Document the configuration surface clearly
Every feature and platform condition is part of your API, even if it is compile-time only.
Document:
- which targets are supported
- which features are stable
- whether features are additive or mutually exclusive
- what happens when a feature is disabled
A short README table is often enough:
| Feature | Default | Effect |
|---|---|---|
json | yes | Enables JSON encoding and decoding |
tls | no | Adds TLS transport support |
std | yes | Uses the standard library |
This helps users choose the right build and prevents confusion when a symbol is missing due to a disabled feature.
Common mistakes to avoid
1. Using features as runtime flags
Features are compile-time only. If you need to toggle behavior after deployment, use configuration files, environment variables, or command-line options.

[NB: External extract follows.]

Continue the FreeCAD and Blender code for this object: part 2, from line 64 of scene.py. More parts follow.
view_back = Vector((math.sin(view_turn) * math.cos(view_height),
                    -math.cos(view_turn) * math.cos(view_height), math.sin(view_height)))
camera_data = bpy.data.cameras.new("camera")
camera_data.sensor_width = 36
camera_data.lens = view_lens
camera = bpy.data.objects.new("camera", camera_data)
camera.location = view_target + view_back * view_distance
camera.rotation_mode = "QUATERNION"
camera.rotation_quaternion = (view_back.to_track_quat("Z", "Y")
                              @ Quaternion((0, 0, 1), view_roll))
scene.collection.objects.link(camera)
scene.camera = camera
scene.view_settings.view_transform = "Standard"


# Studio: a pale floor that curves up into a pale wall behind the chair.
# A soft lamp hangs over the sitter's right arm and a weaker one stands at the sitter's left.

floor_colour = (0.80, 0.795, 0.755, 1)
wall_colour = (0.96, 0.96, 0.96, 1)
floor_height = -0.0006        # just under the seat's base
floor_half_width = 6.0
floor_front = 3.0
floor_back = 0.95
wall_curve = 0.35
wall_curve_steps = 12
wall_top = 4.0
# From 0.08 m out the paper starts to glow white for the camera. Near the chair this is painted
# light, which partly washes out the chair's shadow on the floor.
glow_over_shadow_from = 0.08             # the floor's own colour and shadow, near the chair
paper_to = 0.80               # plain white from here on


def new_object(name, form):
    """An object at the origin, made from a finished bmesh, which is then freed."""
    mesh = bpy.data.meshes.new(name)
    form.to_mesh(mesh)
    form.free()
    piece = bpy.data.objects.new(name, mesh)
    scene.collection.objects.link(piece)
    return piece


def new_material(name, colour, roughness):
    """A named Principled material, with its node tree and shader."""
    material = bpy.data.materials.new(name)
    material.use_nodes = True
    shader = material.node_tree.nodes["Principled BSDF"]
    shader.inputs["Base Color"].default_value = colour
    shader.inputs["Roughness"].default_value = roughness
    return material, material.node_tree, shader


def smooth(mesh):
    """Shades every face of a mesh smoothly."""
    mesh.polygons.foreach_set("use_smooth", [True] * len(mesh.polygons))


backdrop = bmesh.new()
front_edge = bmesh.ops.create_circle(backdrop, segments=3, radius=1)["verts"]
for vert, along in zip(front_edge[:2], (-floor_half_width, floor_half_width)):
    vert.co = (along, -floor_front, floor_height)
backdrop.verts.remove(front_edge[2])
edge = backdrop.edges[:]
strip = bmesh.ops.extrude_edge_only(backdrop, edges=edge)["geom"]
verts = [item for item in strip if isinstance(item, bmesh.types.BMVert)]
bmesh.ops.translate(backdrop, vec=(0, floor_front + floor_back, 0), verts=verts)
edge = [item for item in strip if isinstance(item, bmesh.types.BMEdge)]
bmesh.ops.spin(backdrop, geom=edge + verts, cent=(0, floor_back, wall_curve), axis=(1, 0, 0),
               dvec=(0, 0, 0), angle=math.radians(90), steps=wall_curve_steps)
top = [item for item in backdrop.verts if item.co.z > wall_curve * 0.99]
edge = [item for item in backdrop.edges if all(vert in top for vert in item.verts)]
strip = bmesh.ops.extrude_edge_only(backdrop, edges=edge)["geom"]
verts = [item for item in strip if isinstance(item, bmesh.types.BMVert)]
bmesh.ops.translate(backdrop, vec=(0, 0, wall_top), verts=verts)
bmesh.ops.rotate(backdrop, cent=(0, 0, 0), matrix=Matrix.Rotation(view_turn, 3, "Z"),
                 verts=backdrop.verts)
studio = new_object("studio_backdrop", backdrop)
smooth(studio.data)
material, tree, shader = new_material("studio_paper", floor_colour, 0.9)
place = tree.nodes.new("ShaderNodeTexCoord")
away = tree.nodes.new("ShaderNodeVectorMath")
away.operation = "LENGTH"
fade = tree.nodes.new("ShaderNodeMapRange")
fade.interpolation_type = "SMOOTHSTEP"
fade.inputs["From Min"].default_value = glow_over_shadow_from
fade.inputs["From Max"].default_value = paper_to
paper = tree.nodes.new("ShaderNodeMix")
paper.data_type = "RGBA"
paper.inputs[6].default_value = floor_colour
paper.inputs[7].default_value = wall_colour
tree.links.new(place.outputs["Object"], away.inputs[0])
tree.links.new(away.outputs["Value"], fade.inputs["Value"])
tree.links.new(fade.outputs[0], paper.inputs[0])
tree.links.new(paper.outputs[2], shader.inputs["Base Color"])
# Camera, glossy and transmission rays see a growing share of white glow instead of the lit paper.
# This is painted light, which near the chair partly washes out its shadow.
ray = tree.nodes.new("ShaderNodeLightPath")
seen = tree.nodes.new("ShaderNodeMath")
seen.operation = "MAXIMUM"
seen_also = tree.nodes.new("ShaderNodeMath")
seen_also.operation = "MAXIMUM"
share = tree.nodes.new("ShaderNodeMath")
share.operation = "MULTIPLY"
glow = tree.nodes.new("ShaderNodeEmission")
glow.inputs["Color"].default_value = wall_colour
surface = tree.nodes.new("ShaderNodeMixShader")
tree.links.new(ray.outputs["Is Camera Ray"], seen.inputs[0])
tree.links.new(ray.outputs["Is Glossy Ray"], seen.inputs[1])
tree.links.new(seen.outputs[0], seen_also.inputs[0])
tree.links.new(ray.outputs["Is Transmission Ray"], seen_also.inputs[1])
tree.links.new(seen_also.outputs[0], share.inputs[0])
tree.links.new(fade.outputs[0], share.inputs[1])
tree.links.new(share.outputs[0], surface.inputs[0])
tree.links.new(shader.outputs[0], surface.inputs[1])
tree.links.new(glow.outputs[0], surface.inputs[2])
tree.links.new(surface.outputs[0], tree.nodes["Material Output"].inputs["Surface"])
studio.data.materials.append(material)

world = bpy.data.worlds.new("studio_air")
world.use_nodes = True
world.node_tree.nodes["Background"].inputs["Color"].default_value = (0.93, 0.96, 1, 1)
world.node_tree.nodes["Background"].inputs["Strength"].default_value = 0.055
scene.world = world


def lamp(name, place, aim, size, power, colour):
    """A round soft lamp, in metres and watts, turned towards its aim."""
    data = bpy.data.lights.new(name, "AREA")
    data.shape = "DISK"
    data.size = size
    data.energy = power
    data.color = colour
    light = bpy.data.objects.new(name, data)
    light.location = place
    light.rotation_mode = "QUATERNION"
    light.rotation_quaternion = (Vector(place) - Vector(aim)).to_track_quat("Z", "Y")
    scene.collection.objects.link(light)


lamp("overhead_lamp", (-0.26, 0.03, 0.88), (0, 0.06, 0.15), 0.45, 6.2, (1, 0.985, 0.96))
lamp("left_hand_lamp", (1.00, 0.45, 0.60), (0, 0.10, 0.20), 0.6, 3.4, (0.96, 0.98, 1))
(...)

2. Exposing too many tiny features
A feature per function leads to combinatorial complexity. Prefer coarse-grained capabilities.
3. Duplicating logic across cfg branches
If two branches are 90% identical, factor out the shared code and keep only the platform-specific part conditional.

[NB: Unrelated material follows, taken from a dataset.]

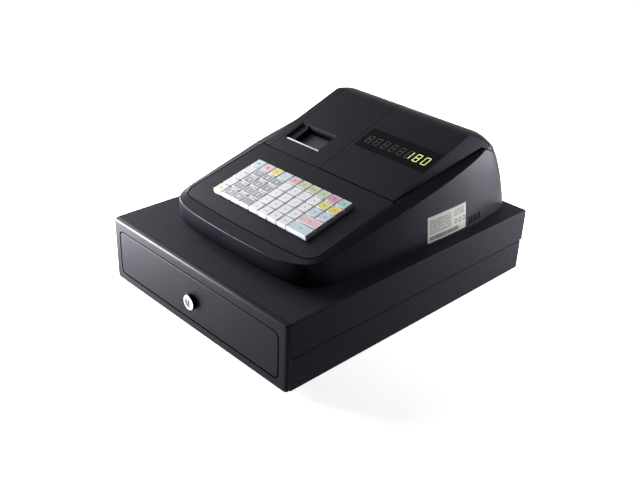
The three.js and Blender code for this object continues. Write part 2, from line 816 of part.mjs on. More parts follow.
function rearRimBody(drop) {
  const w = deckHalfWidth + grooveWidth;
  const fall = rimReach * Math.tan(rimSideSlope);
  const outline = [
    [-w - rimReach, -housingDepth], [w + rimReach, -housingDepth], [w + rimReach, -fall - drop],
    [w, -drop], [-w, -drop], [-w - rimReach, -fall - drop],
  ];
  const body = panel(outline, -2, caseRearY + rimReach);
  body.applyMatrix4(ledgeFrame);
  return body;
}

// Everything under the parting line between the lower and the upper case
function belowParting(drop, front) {
  const y0 = caseFrontY - overrun;
  const rearTop = housingTop + partingRearHeight - drop;
  const ledgeTop = seamZ + (ledgeEndY - seamY) * Math.tan(ledgeTilt) - drop;
  const outline = [
    [y0, front], [caseRearY + overrun, front], [caseRearY + overrun, rearTop], [partingRearY, rearTop],
    [ledgeEndY, ledgeTop], [ledgeEndY - rimReach, ledgeTop + 2 * rimReach], [y0, ledgeTop + 2 * rimReach],
  ];
  return crossBar(outline, -housingWidth, housingWidth);
}

function buildLowerCase() {
  const rims = solid(rimBody(deckFrame, grooveWidth, 0, 1)).add(solid(rearRimBody(0)));
  const lowered = solid(rimBody(deckFrame, grooveWidth, caseWall, 1)).add(solid(rearRimBody(caseWall)));
  let body = solid(caseWalls(0, 0, 2, rearStations)).intersect(rims).intersect(solid(belowParting(0, 0)));
  const hollow = solid(caseWalls(caseWall, caseWall, 1, rearStations / 2)).intersect(lowered)
    .intersect(solid(belowParting(caseWall, caseBase + caseWall)));
  body = body.subtract(hollow);
  const rebate = slab(deckOutline(grooveWidth, 1), -deckThickness - seat, rimReach);
  rebate.applyMatrix4(deckFrame);
  const open = deckHalfWidth - deckSeatWidth;
  const deckOpening = block(-open, open, -deckLength + deckBow + 2 * deckSeatWidth, -3 * deckSeatWidth,
    -rimReach / 3, rimReach);
  deckOpening.applyMatrix4(deckFrame);
  const w = deckHalfWidth + grooveWidth;
  const rearRebate = block(-w, w, -overrun, ledgeEndY - seamY - overrun, -deckThickness - seat, rimReach);
  rearRebate.applyMatrix4(ledgeFrame);
  const rearOpening = block(-open, open, 3 * deckSeatWidth, ledgeEndY - seamY - 2 * overrun, -rimReach / 3,
    rimReach);
  rearOpening.applyMatrix4(ledgeFrame);
  body = cut(body, rebate, deckOpening, rearRebate, rearOpening);
  for (let i = 0; i < ventCount; i += 1) {
    const y = ventStartY + i * ventPitch;
    body = cut(body, block(caseHalfWidth / 2, caseHalfWidth + overrun, y, y + ventWidth,
      caseBase + ventBottom, caseBase + ventBottom + ventHeight));
  }
  body = body.subtract(customerPocket(0));
  const glandZ = caseBase + glandHeight;
  return cut(body, rod('y', glandRadius + seat, caseRearY - 3 * caseWall, caseRearY + overrun,
    [glandX, glandZ], 24));
}

function customerPocket(clear) {
  const low = caseBase + customerWindowBottom;
  const high = low + customerWindowHeight;
  const at = (z) => {
    let t = 1;
    while (rearCurve.getPoint(t).y < z) t -= 0.002;
    return rearCurve.getPoint(t).x;
  };
  const lean = Math.atan2(at(low) - at(high), customerWindowHeight);
  const plate = new THREE.BoxGeometry(customerWindowWidth - 2 * clear, 2 * (windowThickness - clear / 2),
    customerWindowHeight - 2 * clear);
  plate.rotateX(lean);
  plate.translate(customerWindowX, (at(low) + at(high)) / 2, (low + high) / 2);
  return solid(plate);
}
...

4. Forgetting dependency features
If your code depends on an optional crate feature, make sure your own feature enables it in Cargo.toml. Otherwise, users will enable your feature and still get missing items.
5. Letting unsupported combinations compile silently
Use compile_error! when a combination is invalid. Failing early is much better than producing a broken binary.
A practical checklist
Before merging conditional compilation changes, verify:
- the condition is compile-time appropriate
- platform-specific code is isolated in a module or file
- feature names describe capabilities, not implementation details
- invalid feature combinations are rejected explicitly
- tests cover the enabled and disabled paths
- documentation explains the supported configuration surface
If you can answer those points confidently, your code is likely to remain portable and maintainable.